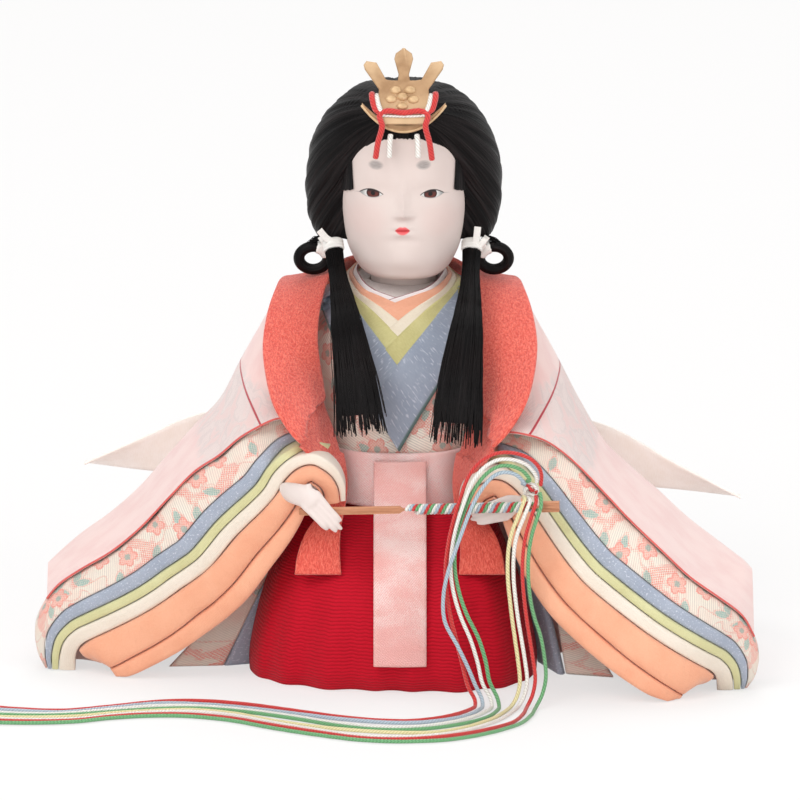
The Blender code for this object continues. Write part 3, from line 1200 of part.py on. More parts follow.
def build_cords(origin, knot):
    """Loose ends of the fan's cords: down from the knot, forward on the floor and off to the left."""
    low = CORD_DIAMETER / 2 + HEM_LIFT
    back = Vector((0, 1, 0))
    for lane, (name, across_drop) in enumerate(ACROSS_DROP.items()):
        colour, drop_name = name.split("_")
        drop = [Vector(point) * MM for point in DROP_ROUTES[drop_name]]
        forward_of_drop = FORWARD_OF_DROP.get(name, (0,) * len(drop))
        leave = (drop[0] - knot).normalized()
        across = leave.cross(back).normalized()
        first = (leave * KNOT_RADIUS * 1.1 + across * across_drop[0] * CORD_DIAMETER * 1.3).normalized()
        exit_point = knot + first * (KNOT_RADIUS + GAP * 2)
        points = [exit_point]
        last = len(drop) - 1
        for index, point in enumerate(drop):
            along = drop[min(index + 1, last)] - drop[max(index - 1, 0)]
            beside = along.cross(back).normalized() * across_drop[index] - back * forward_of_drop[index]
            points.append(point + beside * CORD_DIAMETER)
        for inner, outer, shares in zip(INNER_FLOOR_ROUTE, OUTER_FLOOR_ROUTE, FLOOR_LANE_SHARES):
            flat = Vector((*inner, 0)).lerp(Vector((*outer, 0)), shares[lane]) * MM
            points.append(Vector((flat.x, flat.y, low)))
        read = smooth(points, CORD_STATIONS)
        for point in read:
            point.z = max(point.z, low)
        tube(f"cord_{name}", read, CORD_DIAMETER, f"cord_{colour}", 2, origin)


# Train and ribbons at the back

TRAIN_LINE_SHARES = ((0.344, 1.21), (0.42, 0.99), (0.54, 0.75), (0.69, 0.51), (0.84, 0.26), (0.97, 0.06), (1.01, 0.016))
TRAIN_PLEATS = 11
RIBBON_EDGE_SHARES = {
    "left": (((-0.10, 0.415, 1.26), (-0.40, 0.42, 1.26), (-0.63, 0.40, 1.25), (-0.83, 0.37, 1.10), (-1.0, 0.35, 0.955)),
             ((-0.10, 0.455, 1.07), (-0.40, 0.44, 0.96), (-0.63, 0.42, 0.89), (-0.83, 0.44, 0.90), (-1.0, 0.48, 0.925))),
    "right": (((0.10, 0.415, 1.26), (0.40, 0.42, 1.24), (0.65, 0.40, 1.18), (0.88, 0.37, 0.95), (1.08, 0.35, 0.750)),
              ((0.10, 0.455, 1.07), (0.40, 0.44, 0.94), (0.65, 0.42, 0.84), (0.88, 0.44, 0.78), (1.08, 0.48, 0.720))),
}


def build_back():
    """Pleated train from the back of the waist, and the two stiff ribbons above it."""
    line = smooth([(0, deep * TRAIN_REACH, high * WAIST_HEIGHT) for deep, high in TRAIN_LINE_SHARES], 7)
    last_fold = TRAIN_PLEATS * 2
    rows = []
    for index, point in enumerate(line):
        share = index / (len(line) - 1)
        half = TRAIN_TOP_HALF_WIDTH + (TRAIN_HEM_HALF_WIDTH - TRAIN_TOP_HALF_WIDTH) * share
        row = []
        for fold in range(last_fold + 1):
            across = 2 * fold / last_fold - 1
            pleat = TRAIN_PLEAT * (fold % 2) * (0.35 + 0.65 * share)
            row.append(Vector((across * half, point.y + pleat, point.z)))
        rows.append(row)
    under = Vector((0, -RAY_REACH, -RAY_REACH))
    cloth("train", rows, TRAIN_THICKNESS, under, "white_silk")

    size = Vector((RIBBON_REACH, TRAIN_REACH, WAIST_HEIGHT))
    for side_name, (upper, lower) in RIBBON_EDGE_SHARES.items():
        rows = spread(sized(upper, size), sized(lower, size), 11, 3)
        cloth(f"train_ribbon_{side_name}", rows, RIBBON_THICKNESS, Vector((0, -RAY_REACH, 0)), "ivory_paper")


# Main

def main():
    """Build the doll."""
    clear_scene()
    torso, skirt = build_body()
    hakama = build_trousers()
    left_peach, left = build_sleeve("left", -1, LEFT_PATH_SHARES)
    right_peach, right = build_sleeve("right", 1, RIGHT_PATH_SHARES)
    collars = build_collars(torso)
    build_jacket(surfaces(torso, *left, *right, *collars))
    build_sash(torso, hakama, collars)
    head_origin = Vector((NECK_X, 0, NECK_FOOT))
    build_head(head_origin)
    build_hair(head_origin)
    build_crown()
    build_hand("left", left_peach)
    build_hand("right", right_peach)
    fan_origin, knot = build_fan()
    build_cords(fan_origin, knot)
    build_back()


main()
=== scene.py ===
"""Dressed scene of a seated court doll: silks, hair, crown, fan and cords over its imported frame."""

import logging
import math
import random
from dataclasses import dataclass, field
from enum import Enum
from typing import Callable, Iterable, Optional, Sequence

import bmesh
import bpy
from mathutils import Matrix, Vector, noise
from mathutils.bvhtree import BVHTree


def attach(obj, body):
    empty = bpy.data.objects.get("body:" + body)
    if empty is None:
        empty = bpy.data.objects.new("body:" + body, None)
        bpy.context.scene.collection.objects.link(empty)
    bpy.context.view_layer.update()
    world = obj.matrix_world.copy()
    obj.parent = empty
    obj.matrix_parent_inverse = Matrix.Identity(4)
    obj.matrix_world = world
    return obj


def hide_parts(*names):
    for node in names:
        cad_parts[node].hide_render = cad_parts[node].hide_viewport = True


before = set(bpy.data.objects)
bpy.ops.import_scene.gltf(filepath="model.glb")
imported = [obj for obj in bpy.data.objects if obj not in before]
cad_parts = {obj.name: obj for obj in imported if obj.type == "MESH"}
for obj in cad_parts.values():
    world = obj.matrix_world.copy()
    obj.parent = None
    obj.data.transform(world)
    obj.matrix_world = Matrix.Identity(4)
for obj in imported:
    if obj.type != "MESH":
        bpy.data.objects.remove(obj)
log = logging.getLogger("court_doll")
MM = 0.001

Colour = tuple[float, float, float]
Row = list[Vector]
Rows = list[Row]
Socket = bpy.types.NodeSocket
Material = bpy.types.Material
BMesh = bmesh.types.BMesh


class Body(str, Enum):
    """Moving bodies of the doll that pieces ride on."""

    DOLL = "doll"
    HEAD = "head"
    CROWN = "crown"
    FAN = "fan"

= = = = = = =

* _GIVEN REQUEST_: Copy out the material above in its entirety. Every detail must match.

* _FINISHED EXERCISE_:
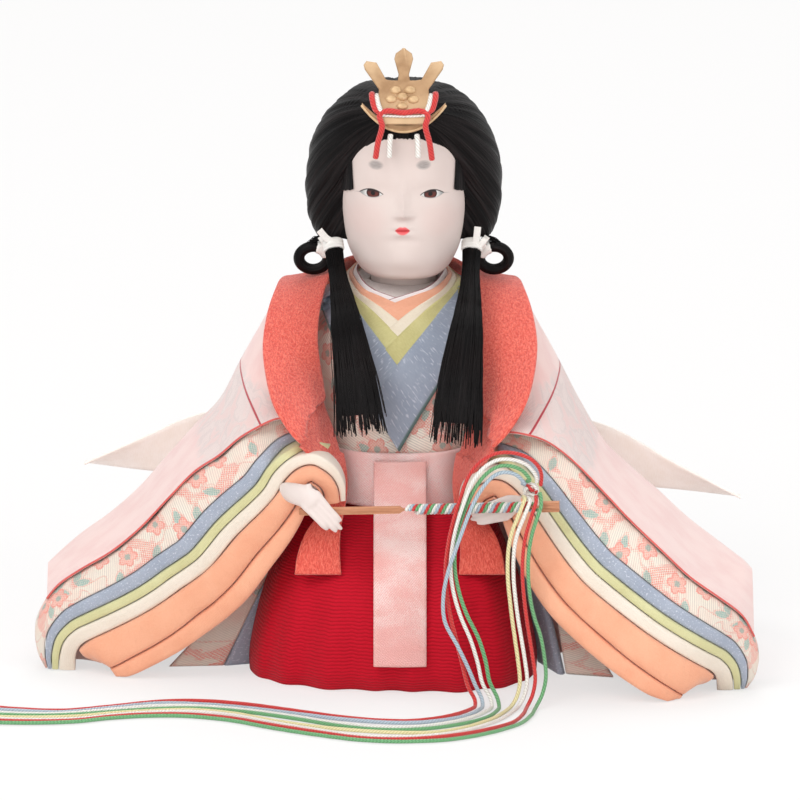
The Blender code for this object continues. Write part 3, from line 1200 of part.py on. More parts follow.
def build_cords(origin, knot):
    """Loose ends of the fan's cords: down from the knot, forward on the floor and off to the left."""
    low = CORD_DIAMETER / 2 + HEM_LIFT
    back = Vector((0, 1, 0))
    for lane, (name, across_drop) in enumerate(ACROSS_DROP.items()):
        colour, drop_name = name.split("_")
        drop = [Vector(point) * MM for point in DROP_ROUTES[drop_name]]
        forward_of_drop = FORWARD_OF_DROP.get(name, (0,) * len(drop))
        leave = (drop[0] - knot).normalized()
        across = leave.cross(back).normalized()
        first = (leave * KNOT_RADIUS * 1.1 + across * across_drop[0] * CORD_DIAMETER * 1.3).normalized()
        exit_point = knot + first * (KNOT_RADIUS + GAP * 2)
        points = [exit_point]
        last = len(drop) - 1
        for index, point in enumerate(drop):
            along = drop[min(index + 1, last)] - drop[max(index - 1, 0)]
            beside = along.cross(back).normalized() * across_drop[index] - back * forward_of_drop[index]
            points.append(point + beside * CORD_DIAMETER)
        for inner, outer, shares in zip(INNER_FLOOR_ROUTE, OUTER_FLOOR_ROUTE, FLOOR_LANE_SHARES):
            flat = Vector((*inner, 0)).lerp(Vector((*outer, 0)), shares[lane]) * MM
            points.append(Vector((flat.x, flat.y, low)))
        read = smooth(points, CORD_STATIONS)
        for point in read:
            point.z = max(point.z, low)
        tube(f"cord_{name}", read, CORD_DIAMETER, f"cord_{colour}", 2, origin)


# Train and ribbons at the back

TRAIN_LINE_SHARES = ((0.344, 1.21), (0.42, 0.99), (0.54, 0.75), (0.69, 0.51), (0.84, 0.26), (0.97, 0.06), (1.01, 0.016))
TRAIN_PLEATS = 11
RIBBON_EDGE_SHARES = {
    "left": (((-0.10, 0.415, 1.26), (-0.40, 0.42, 1.26), (-0.63, 0.40, 1.25), (-0.83, 0.37, 1.10), (-1.0, 0.35, 0.955)),
             ((-0.10, 0.455, 1.07), (-0.40, 0.44, 0.96), (-0.63, 0.42, 0.89), (-0.83, 0.44, 0.90), (-1.0, 0.48, 0.925))),
    "right": (((0.10, 0.415, 1.26), (0.40, 0.42, 1.24), (0.65, 0.40, 1.18), (0.88, 0.37, 0.95), (1.08, 0.35, 0.750)),
              ((0.10, 0.455, 1.07), (0.40, 0.44, 0.94), (0.65, 0.42, 0.84), (0.88, 0.44, 0.78), (1.08, 0.48, 0.720))),
}


def build_back():
    """Pleated train from the back of the waist, and the two stiff ribbons above it."""
    line = smooth([(0, deep * TRAIN_REACH, high * WAIST_HEIGHT) for deep, high in TRAIN_LINE_SHARES], 7)
    last_fold = TRAIN_PLEATS * 2
    rows = []
    for index, point in enumerate(line):
        share = index / (len(line) - 1)
        half = TRAIN_TOP_HALF_WIDTH + (TRAIN_HEM_HALF_WIDTH - TRAIN_TOP_HALF_WIDTH) * share
        row = []
        for fold in range(last_fold + 1):
            across = 2 * fold / last_fold - 1
            pleat = TRAIN_PLEAT * (fold % 2) * (0.35 + 0.65 * share)
            row.append(Vector((across * half, point.y + pleat, point.z)))
        rows.append(row)
    under = Vector((0, -RAY_REACH, -RAY_REACH))
    cloth("train", rows, TRAIN_THICKNESS, under, "white_silk")

    size = Vector((RIBBON_REACH, TRAIN_REACH, WAIST_HEIGHT))
    for side_name, (upper, lower) in RIBBON_EDGE_SHARES.items():
        rows = spread(sized(upper, size), sized(lower, size), 11, 3)
        cloth(f"train_ribbon_{side_name}", rows, RIBBON_THICKNESS, Vector((0, -RAY_REACH, 0)), "ivory_paper")


# Main

def main():
    """Build the doll."""
    clear_scene()
    torso, skirt = build_body()
    hakama = build_trousers()
    left_peach, left = build_sleeve("left", -1, LEFT_PATH_SHARES)
    right_peach, right = build_sleeve("right", 1, RIGHT_PATH_SHARES)
    collars = build_collars(torso)
    build_jacket(surfaces(torso, *left, *right, *collars))
    build_sash(torso, hakama, collars)
    head_origin = Vector((NECK_X, 0, NECK_FOOT))
    build_head(head_origin)
    build_hair(head_origin)
    build_crown()
    build_hand("left", left_peach)
    build_hand("right", right_peach)
    fan_origin, knot = build_fan()
    build_cords(fan_origin, knot)
    build_back()


main()
=== scene.py ===
"""Dressed scene of a seated court doll: silks, hair, crown, fan and cords over its imported frame."""

import logging
import math
import random
from dataclasses import dataclass, field
from enum import Enum
from typing import Callable, Iterable, Optional, Sequence

import bmesh
import bpy
from mathutils import Matrix, Vector, noise
from mathutils.bvhtree import BVHTree


def attach(obj, body):
    empty = bpy.data.objects.get("body:" + body)
    if empty is None:
        empty = bpy.data.objects.new("body:" + body, None)
        bpy.context.scene.collection.objects.link(empty)
    bpy.context.view_layer.update()
    world = obj.matrix_world.copy()
    obj.parent = empty
    obj.matrix_parent_inverse = Matrix.Identity(4)
    obj.matrix_world = world
    return obj


def hide_parts(*names):
    for node in names:
        cad_parts[node].hide_render = cad_parts[node].hide_viewport = True


before = set(bpy.data.objects)
bpy.ops.import_scene.gltf(filepath="model.glb")
imported = [obj for obj in bpy.data.objects if obj not in before]
cad_parts = {obj.name: obj for obj in imported if obj.type == "MESH"}
for obj in cad_parts.values():
    world = obj.matrix_world.copy()
    obj.parent = None
    obj.data.transform(world)
    obj.matrix_world = Matrix.Identity(4)
for obj in imported:
    if obj.type != "MESH":
        bpy.data.objects.remove(obj)
log = logging.getLogger("court_doll")
MM = 0.001

Colour = tuple[float, float, float]
Row = list[Vector]
Rows = list[Row]
Socket = bpy.types.NodeSocket
Material = bpy.types.Material
BMesh = bmesh.types.BMesh


class Body(str, Enum):
    """Moving bodies of the doll that pieces ride on."""

    DOLL = "doll"
    HEAD = "head"
    CROWN = "crown"
    FAN = "fan"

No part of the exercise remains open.